Throughout the record, it seems that Trainor is speaking directly to the listener. Glacia seems like an auditory diary: personal, and full of the imperfections and human emotions that make this record so easy to connect with. “Year of the Flood” features a storm of a climax after a tranquil and simplistic first half. Trainor makes use of layering to achieve an engine of sound that takes the listener unawares. You can’t quite put your finger on when a track stops being a calm, three-in-the-morning-drive-through-the-city and becomes a roller-coaster, hurling down a severe incline at 90 miles per hour, only to slow back down to the relaxed, almost hesitant pace in which Trainor seems to be so at home.

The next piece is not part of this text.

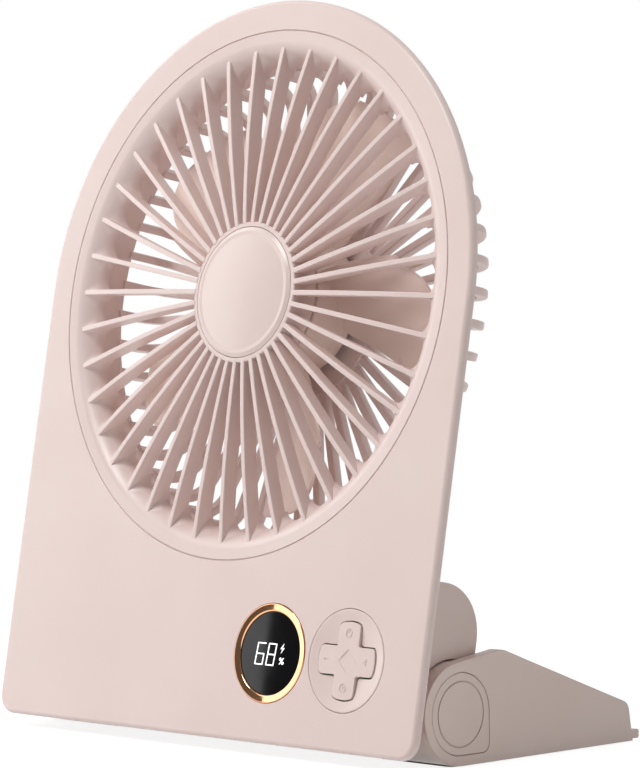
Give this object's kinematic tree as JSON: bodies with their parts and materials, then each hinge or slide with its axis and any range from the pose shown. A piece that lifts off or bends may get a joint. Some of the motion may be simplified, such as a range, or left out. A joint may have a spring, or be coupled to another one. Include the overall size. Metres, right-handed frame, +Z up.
{
  "type": "portable camping fan",
  "caption": "Folding camping fan: arched panel with a ribbed round grille, a charge display and a cross key, on a friction hinge over a wedge-shaped base tray.",
  "frame": {"origin": "middle of the anti-slip mat, on the surface that the fan stands on", "axes": "+X to the right seen from the front, +Y to the back, +Z up; the fan blows towards -Y"},
  "size_m": [0.176, 0.0983, 0.218],
  "materials": {
    "shell_plastic": "satin",
    "grille_plastic": "satin",
    "cap_plastic": "satin",
    "blade_plastic": "satin",
    "base_plastic": "satin",
    "control_plastic": "satin",
    "ring_metal": "polished",
    "lens_black": "polished",
    "digit_light": "lit",
    "module_black": "matte",
    "board_green": "matte",
    "dome_steel": "satin",
    "screw_steel": "satin",
    "hinge_steel": "satin",
    "plate_steel": "zinc plated",
    "motor_zinc": "cast",
    "bearing_bronze": "sintered",
    "core_steel": "laminated",
    "copper_wire": "enamelled",
    "cup_steel": "drawn",
    "magnet_black": "matte",
    "shaft_steel": "ground",
    "cell_wrap": "shrink wrap over the can",
    "tab_nickel": "satin",
    "socket_steel": "satin",
    "mat_rubber": "matte"
  },
  "bodies": {
    "base": {"base_shell": "base_plastic", "base_bottom_cover": "base_plastic", "base_screws": "screw_steel", "ballast_plate": "plate_steel", "foot_mat": "mat_rubber", "hinge_side_cap_right": "base_plastic", "hinge_side_cap_left": "base_plastic", "hinge_washers": "hinge_steel"},
    "head": {"front_panel": "shell_plastic", "front_grille": "grille_plastic", "hub_cap": "cap_plastic", "display_ring": "ring_metal", "display_lens": "lens_black", "display_module": "module_black", "display_digits": "digit_light", "control_dish": "control_plastic", "key_domes": "dome_steel", "control_board": "board_green", "rear_cover": "shell_plastic", "cover_screws": "screw_steel", "rear_grille": "grille_plastic", "rear_hub_cap": "cap_plastic", "motor_screws": "screw_steel", "motor_base": "motor_zinc", "motor_bearings": "bearing_bronze", "motor_board": "board_green", "stator_core": "core_steel", "motor_windings": "copper_wire", "battery_cells": "cell_wrap", "battery_tabs": "tab_nickel", "main_board": "board_green", "charging_socket": "socket_steel", "hinge_pins": "hinge_steel", "hinge_nuts": "hinge_steel"},
    "impeller": {"impeller": "blade_plastic", "rotor_cup": "cup_steel", "rotor_magnet": "magnet_black", "motor_shaft": "shaft_steel", "shaft_clip": "shaft_steel"},
    "key_rocker": {"key_rocker": "dome_steel"},
    "cross_key": {"cross_key": "control_plastic"}
  },
  "joints": [
    {"name": "head_tilt", "type": "hinge", "parent": "base", "child": "head", "pos_m": [0, -0.0343, 0.0149], "axis": [1, 0, 0], "range_deg": [-79.16, 8]},
    {"name": "impeller_spin", "type": "hinge", "parent": "head", "child": "impeller", "pos_m": [0, -0.01774, 0.12902], "axis": [0, 0.9822, -0.1881], "continuous": true},
    {"name": "key_up_down", "type": "hinge", "parent": "head", "child": "key_rocker", "pos_m": [0.0579, -0.05008, 0.02902], "axis": [1, 0, 0], "range_deg": [-2, 2], "stiffness_Nm_per_rad": 0.3},
    {"name": "key_left_right", "type": "hinge", "parent": "key_rocker", "child": "cross_key", "pos_m": [0.0579, -0.05008, 0.02902], "axis": [0, 0.1881, 0.9822], "range_deg": [-2, 2], "stiffness_Nm_per_rad": 0.3}
  ]
}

“Mt. Baker” is as sombre a song as you’ll ever hear, but surprisingly, it isn’t depressing. Trainor uses reverb, creating an almost ethereal auditory atmosphere. It feels like being surrounded by a blanket of sound, playing like the soundtrack to a stroll through a moonless winter night, fresh snow at your feet. Trainor guides the listener through a cloud of sound that is seemingly made up of anxiety and indecision. Trainor reassures the listener that although there may be no discernible end in sight, one will get there, in time.
“Violet Sweatshirt,” however, seems somewhat shallow compared to the rest of the album. Sure, there’s an infectious guitar riff halfway through the track, and sure, it’s enough to make you tap your foot to the beat, but something is lacking. The type of depth so clearly demonstrated in songs like “Darby” and “Mt. Baker” is absent from “Violet Sweatshirt.”

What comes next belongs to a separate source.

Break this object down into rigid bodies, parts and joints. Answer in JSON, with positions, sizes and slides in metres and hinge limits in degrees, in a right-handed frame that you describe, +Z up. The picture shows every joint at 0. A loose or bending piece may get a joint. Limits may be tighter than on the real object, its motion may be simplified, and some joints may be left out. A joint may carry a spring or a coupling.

The album’s crowning achievement, however, seems to be “Karoo Mammals.” This track boasts all of the spatial qualities that make “Mt Baker” such a strongly emotional track, coupled with the infectious guitar in “Violet Sweatshirt.” Here, however, this type of melodic guitar is used much more effectively.
Overall, Glacia seems to be Trainor’s open letter to someone. Who is it addressed to? Perhaps it is meant for Trainor himself, perhaps it is meant for no one in particular. Regardless, we should rejoice that Trainor saw fit to share Glacia with us. We are better off for it.